[Modeling code records]
## START
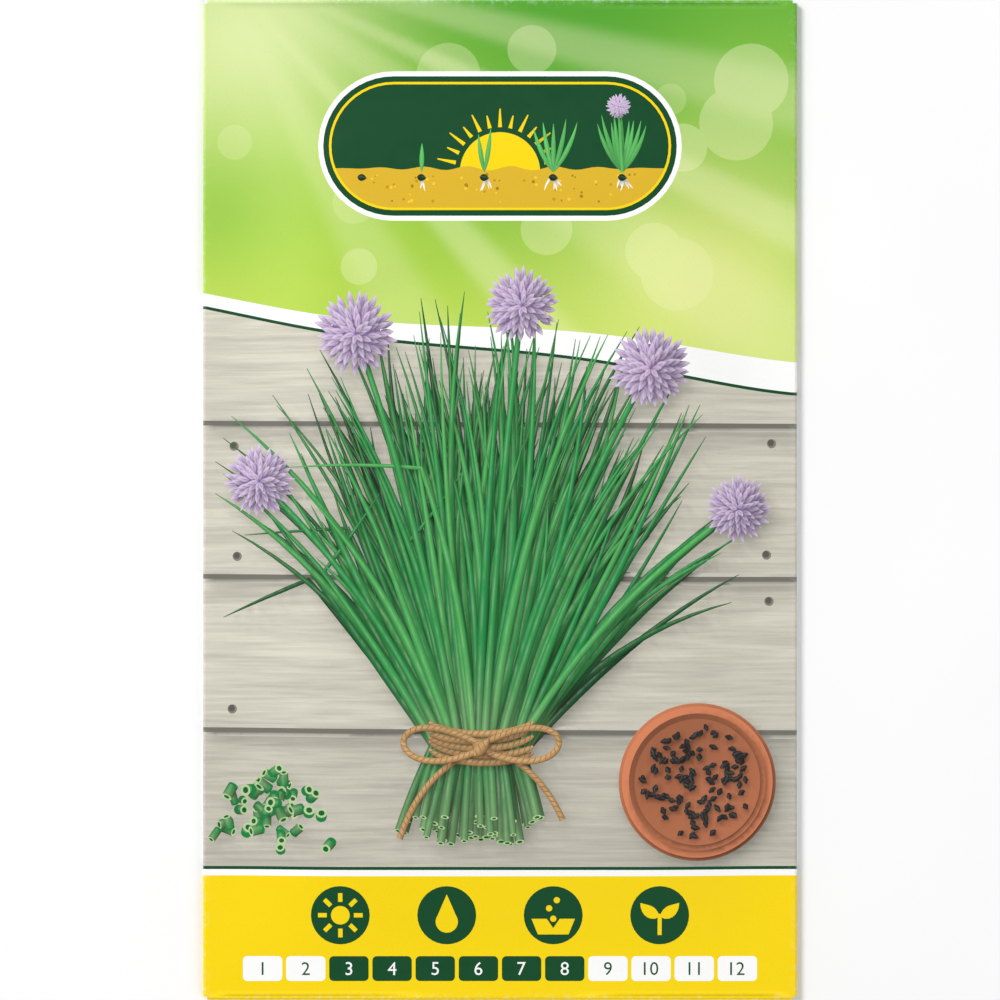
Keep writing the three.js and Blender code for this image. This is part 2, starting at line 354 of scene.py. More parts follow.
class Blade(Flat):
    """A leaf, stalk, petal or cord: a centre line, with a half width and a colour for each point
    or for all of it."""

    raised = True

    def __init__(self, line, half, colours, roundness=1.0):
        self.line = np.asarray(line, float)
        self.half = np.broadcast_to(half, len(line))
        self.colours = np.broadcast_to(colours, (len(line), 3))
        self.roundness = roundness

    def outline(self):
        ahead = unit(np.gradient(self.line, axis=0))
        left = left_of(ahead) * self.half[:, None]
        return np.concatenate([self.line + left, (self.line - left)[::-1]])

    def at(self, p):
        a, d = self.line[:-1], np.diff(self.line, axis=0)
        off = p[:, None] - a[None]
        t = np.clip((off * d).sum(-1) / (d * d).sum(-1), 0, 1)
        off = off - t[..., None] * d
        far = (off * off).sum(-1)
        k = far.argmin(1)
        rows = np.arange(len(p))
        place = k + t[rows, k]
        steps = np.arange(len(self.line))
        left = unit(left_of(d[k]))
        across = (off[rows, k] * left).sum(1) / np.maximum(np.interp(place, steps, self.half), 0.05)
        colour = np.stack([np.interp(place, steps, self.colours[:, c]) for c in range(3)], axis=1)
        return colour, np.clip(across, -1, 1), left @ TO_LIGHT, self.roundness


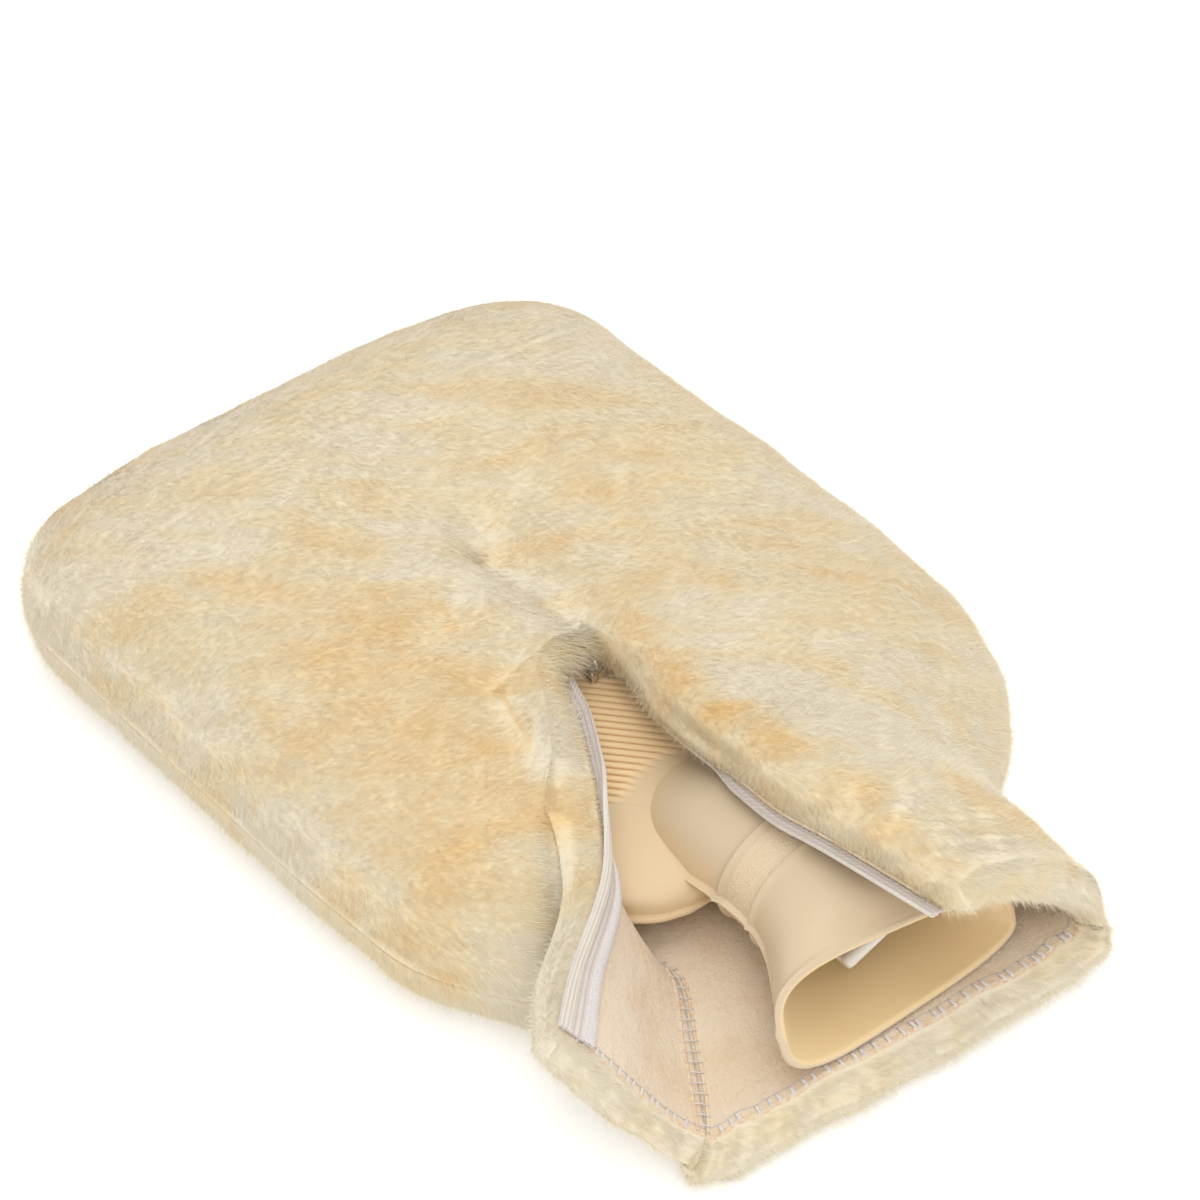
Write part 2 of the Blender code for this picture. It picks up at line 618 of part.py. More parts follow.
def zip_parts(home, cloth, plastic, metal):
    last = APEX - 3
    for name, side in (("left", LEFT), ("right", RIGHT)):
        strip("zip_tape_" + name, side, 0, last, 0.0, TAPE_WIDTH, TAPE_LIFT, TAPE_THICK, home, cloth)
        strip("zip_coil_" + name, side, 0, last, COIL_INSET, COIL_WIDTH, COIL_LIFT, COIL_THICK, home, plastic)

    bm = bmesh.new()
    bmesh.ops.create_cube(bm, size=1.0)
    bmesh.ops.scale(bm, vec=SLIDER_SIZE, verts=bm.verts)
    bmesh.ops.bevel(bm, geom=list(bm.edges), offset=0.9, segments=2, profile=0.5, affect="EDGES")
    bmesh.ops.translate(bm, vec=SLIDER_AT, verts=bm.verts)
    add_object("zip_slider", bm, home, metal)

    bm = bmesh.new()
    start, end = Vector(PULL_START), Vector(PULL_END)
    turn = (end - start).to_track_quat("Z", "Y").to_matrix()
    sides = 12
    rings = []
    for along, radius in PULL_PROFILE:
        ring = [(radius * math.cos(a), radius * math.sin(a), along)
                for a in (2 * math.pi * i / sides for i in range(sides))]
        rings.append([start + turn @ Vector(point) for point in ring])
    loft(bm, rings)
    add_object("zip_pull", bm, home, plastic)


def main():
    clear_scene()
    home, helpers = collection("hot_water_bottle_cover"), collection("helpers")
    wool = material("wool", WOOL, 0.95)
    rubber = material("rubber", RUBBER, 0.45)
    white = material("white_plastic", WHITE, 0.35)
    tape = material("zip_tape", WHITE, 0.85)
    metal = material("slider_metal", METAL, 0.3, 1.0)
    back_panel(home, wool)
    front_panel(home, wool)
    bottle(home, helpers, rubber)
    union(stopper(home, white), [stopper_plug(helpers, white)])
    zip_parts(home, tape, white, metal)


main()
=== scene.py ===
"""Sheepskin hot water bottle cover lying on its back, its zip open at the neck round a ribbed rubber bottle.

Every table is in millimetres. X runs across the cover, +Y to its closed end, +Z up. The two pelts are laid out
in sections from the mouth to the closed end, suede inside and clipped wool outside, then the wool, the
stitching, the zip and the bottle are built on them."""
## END
__Aim of the exercise__. Reproduce word for word the material above, beginning with the line that contains "bottle(home, helpers, rubber)" and ending with the line that contains "ribbed rubber bottle.".

__Task response__.
    bottle(home, helpers, rubber)
    union(stopper(home, white), [stopper_plug(helpers, white)])
    zip_parts(home, tape, white, metal)


main()
=== scene.py ===
"""Sheepskin hot water bottle cover lying on its back, its zip open at the neck round a ribbed rubber bottle.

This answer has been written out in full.